I have a good buddy, Ed Villaume, or Eddie V as he is sometimes called. Eddie packed it up and moved to LA 4 years ago, to try his hand at the acting game. He is still out there, grinding, clawing, scrapping his way to try to be one of the few guys to break into the game at age 40. You (or I, for that matter) can ask about why, when life can be comfortable for a gent, and he can live in Edina and hang out at Dixies, would he pack it up and finally answer the siren song in his head a full 20 years after most guys have already closed their ears to the song? Or why I have spent the last several years flinging myself over the ramparts and into the melee that is the commercial music business (which, by the way, resembles several of the epic battle scenes from "The Return of the King", except the Orcs are bigger in real life), as we, any of us who have believed in Keri and are talking about her and telling people about her, try to keep 'em pumping?

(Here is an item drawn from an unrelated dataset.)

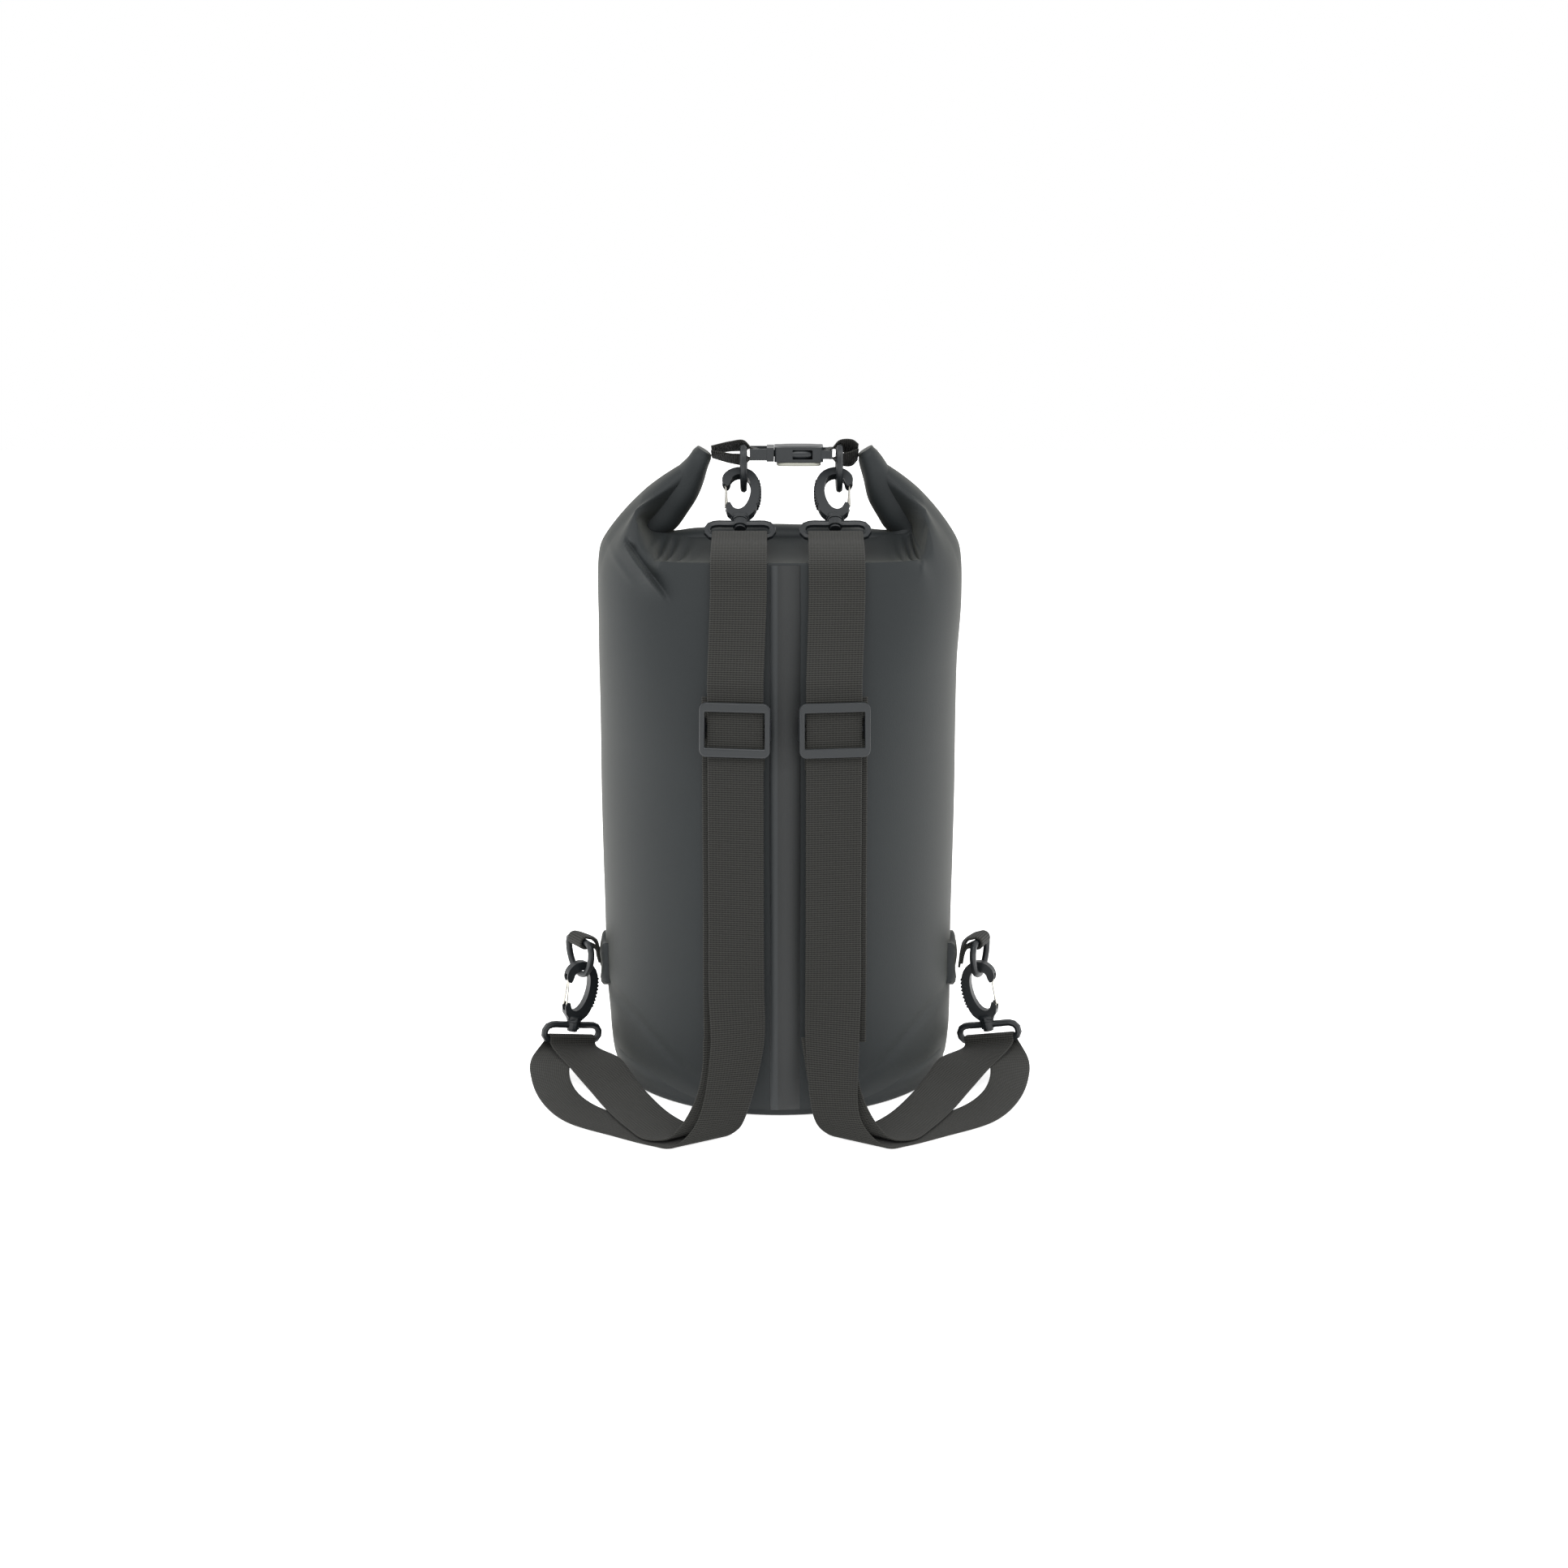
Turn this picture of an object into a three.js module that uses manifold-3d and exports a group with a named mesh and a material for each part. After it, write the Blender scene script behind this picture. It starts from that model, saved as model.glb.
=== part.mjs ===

Yep, I wonder, but today I found a poem that Eddie V gave me, a few years back when I was having (yet another) crisis moment. A poem by Teddy Roosevelt, that bears repeating here:

"It is not the critic who counts, and not the man who points out how the strong man stumbled, or where the doer of deeds could have done better.
The credit belongs to the man who is actually in the arena; whose face is marred by dust and sweat and blood; who strives valiantly; who errs and comes short again and again; who knows the great devotions, and spends himself in worthy cause; at best, who knows in the end the triumph of high achievement; and who at the worst if he fails, at least fails while daring greatly, so that his place shall never be with those cold and timid souls who know neither victory or defeat."

For today, this makes some things easier for me, and I hope for you.